■ **PROBLEM DESCRIPTION**: Give only the count of lines containing "parts".

■ **EXERCISE DATA**:
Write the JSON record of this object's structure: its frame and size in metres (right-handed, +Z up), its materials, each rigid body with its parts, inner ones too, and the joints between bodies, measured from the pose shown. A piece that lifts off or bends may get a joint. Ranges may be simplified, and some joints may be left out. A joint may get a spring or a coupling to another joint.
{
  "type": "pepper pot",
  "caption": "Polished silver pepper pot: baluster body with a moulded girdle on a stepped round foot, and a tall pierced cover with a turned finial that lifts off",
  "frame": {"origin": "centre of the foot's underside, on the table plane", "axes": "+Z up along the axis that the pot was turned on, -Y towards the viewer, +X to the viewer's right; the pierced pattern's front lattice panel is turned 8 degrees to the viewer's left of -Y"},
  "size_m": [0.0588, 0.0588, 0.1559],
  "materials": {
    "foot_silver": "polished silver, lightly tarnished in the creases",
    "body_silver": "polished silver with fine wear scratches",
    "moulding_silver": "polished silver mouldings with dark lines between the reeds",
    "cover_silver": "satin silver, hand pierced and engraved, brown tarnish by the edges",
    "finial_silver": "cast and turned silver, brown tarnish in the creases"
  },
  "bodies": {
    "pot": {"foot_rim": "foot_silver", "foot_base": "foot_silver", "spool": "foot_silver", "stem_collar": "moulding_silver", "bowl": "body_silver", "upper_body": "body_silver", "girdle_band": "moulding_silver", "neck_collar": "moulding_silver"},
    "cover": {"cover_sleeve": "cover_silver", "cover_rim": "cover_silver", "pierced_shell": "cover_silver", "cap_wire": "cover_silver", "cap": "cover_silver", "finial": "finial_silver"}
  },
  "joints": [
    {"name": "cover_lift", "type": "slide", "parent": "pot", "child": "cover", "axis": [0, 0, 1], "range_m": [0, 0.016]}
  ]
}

--

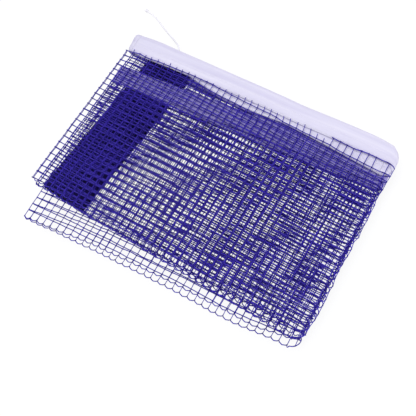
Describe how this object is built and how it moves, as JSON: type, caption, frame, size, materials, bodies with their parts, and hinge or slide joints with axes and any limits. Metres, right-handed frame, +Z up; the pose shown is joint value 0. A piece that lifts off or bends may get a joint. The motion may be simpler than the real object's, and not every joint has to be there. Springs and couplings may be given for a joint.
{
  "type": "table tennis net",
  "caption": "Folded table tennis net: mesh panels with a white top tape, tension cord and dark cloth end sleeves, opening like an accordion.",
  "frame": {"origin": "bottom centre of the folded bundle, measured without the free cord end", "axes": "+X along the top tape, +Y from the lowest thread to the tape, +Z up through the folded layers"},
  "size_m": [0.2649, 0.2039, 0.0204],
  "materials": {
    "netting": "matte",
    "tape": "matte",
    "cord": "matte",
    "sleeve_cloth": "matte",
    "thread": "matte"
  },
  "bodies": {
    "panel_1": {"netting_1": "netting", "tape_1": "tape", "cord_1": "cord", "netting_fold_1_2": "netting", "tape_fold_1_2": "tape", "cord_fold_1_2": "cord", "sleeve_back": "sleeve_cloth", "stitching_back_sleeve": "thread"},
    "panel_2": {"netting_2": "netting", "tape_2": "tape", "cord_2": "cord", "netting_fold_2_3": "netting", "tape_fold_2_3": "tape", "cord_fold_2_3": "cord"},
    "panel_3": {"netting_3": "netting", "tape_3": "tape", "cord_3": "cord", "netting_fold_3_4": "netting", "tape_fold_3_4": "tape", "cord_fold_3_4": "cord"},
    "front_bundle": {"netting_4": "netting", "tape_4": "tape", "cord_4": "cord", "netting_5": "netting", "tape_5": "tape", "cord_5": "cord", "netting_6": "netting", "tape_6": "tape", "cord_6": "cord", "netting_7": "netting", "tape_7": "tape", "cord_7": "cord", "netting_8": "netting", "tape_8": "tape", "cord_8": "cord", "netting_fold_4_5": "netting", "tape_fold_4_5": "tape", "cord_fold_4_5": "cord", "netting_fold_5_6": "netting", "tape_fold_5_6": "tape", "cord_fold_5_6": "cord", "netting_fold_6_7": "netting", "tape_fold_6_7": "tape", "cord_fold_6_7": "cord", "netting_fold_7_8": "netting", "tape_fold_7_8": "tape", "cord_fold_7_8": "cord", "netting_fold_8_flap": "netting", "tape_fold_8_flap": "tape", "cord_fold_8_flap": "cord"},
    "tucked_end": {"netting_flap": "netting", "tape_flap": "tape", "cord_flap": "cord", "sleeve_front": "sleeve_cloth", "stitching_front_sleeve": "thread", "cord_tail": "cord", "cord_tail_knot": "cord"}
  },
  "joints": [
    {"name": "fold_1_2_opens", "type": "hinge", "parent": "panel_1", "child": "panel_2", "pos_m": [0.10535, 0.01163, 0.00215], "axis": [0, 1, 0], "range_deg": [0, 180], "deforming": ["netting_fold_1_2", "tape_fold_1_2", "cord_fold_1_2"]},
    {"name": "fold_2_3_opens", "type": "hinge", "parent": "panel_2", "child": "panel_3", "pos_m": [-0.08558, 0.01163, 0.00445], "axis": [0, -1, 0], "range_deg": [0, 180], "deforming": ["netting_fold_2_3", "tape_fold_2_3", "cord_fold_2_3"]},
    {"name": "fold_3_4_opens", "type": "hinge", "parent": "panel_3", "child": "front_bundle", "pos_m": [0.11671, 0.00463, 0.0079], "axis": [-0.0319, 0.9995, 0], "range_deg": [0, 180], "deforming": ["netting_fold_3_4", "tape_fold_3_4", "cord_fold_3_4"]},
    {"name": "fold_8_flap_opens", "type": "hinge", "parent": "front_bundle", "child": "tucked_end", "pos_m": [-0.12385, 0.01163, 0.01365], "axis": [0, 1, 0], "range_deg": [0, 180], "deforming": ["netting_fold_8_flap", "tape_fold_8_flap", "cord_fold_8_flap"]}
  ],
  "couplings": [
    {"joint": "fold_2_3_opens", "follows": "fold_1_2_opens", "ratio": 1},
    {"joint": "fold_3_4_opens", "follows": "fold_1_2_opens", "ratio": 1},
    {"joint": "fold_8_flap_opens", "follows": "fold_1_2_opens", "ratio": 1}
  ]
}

---

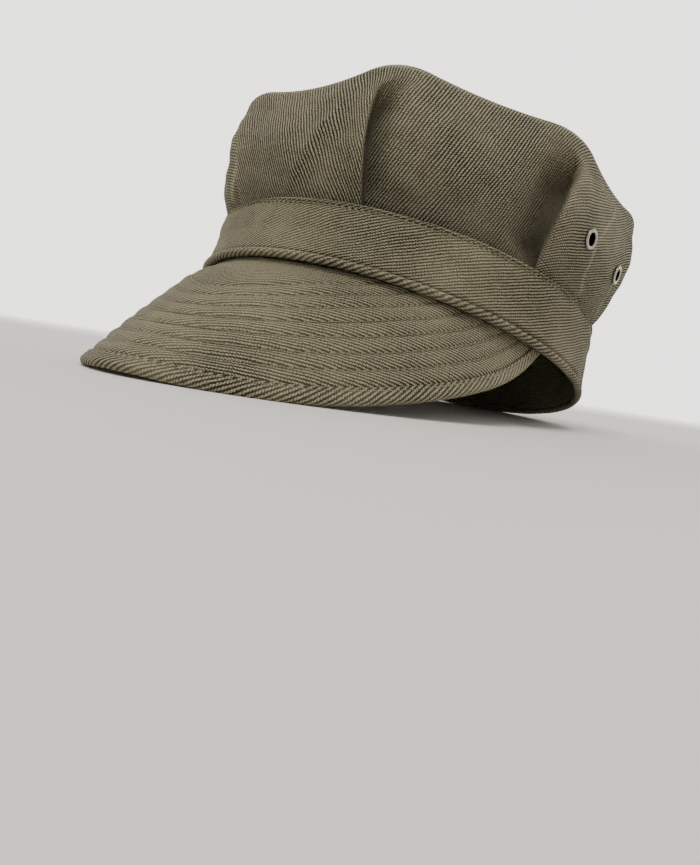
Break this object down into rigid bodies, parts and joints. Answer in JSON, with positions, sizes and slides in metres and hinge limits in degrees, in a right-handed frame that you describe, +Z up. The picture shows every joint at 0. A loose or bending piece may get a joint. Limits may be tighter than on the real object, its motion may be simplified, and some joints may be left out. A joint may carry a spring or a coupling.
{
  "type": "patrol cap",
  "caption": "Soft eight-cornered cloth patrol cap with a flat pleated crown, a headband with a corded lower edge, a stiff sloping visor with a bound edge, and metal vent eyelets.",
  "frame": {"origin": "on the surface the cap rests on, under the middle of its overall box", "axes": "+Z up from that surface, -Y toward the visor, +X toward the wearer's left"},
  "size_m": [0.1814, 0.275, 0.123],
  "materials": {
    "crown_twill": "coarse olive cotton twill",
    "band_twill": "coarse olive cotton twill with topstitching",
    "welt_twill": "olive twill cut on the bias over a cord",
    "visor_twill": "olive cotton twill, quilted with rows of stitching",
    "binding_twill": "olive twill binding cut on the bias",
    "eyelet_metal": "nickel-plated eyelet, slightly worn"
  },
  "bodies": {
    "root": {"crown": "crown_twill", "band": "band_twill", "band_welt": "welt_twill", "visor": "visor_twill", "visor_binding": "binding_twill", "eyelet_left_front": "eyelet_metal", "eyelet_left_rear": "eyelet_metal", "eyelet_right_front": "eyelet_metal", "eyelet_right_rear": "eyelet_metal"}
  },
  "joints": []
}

■ **THE COMPLETED TASK**: 3